***** Source material

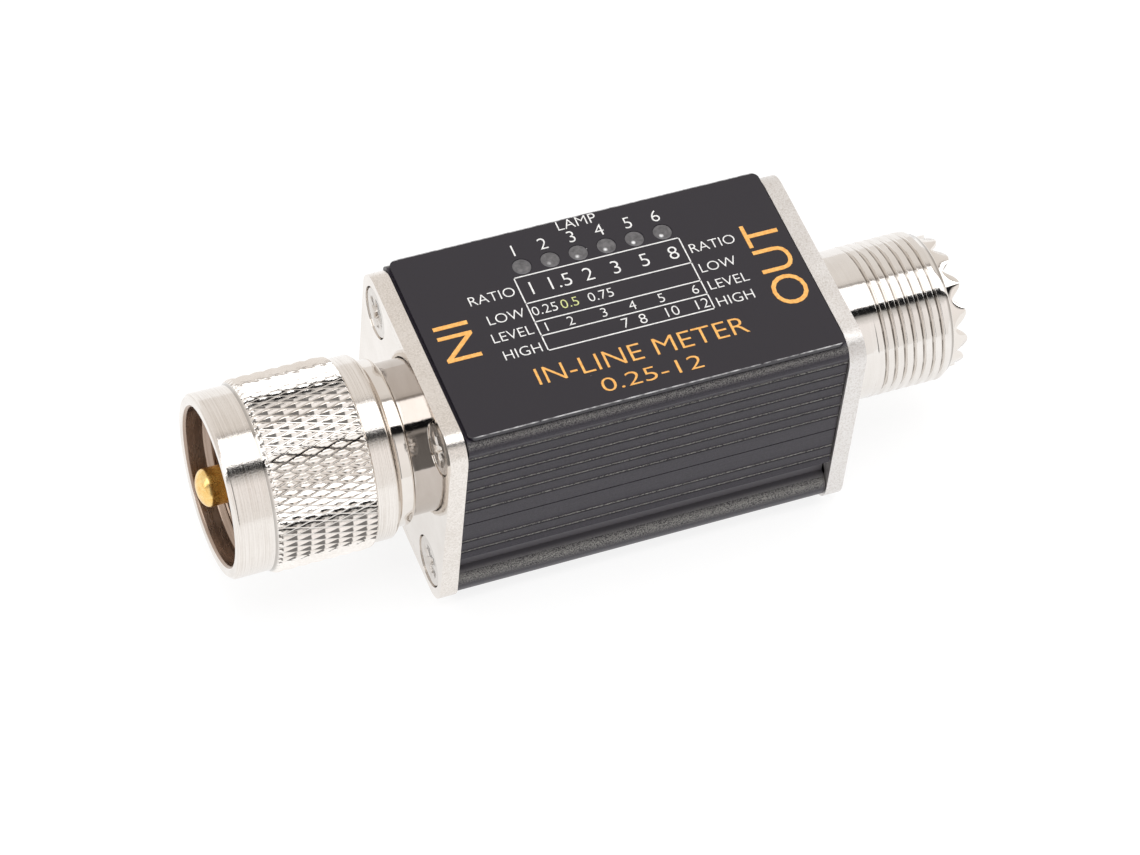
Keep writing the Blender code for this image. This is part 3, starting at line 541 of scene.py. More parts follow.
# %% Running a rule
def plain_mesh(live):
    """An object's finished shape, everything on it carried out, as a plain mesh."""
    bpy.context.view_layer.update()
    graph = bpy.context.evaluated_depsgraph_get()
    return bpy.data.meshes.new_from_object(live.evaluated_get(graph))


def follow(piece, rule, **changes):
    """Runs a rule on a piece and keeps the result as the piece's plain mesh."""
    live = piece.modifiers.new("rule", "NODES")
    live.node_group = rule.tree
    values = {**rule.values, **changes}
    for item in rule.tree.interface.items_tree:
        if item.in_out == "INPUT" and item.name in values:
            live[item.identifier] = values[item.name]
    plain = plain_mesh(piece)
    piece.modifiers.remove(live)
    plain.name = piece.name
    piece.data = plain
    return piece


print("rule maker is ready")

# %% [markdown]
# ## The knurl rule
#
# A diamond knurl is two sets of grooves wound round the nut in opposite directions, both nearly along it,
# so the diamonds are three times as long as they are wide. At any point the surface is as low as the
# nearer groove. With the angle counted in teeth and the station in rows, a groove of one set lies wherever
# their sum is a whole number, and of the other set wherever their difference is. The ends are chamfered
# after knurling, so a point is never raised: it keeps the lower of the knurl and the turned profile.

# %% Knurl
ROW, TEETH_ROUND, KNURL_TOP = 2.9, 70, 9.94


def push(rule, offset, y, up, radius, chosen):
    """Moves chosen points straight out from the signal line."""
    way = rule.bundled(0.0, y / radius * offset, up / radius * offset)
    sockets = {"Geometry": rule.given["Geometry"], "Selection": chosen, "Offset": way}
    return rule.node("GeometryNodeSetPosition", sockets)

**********

◆ Your objective:
Extract all of the material exactly as it is written.

◆ Solution for this problem:
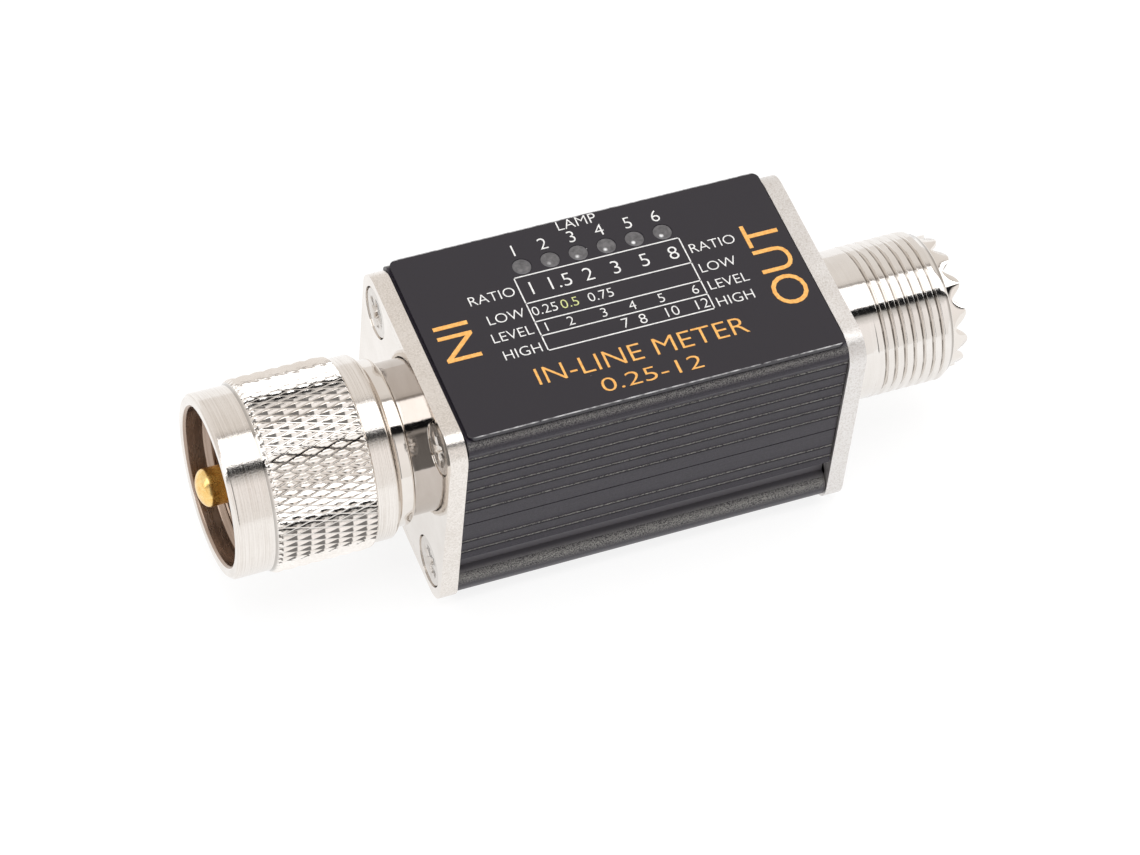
Keep writing the Blender code for this image. This is part 3, starting at line 541 of scene.py. More parts follow.
# %% Running a rule
def plain_mesh(live):
    """An object's finished shape, everything on it carried out, as a plain mesh."""
    bpy.context.view_layer.update()
    graph = bpy.context.evaluated_depsgraph_get()
    return bpy.data.meshes.new_from_object(live.evaluated_get(graph))


def follow(piece, rule, **changes):
    """Runs a rule on a piece and keeps the result as the piece's plain mesh."""
    live = piece.modifiers.new("rule", "NODES")
    live.node_group = rule.tree
    values = {**rule.values, **changes}
    for item in rule.tree.interface.items_tree:
        if item.in_out == "INPUT" and item.name in values:
            live[item.identifier] = values[item.name]
    plain = plain_mesh(piece)
    piece.modifiers.remove(live)
    plain.name = piece.name
    piece.data = plain
    return piece


print("rule maker is ready")

# %% [markdown]
# ## The knurl rule
#
# A diamond knurl is two sets of grooves wound round the nut in opposite directions, both nearly along it,
# so the diamonds are three times as long as they are wide. At any point the surface is as low as the
# nearer groove. With the angle counted in teeth and the station in rows, a groove of one set lies wherever
# their sum is a whole number, and of the other set wherever their difference is. The ends are chamfered
# after knurling, so a point is never raised: it keeps the lower of the knurl and the turned profile.

# %% Knurl
ROW, TEETH_ROUND, KNURL_TOP = 2.9, 70, 9.94


def push(rule, offset, y, up, radius, chosen):
    """Moves chosen points straight out from the signal line."""
    way = rule.bundled(0.0, y / radius * offset, up / radius * offset)
    sockets = {"Geometry": rule.given["Geometry"], "Selection": chosen, "Offset": way}
    return rule.node("GeometryNodeSetPosition", sockets)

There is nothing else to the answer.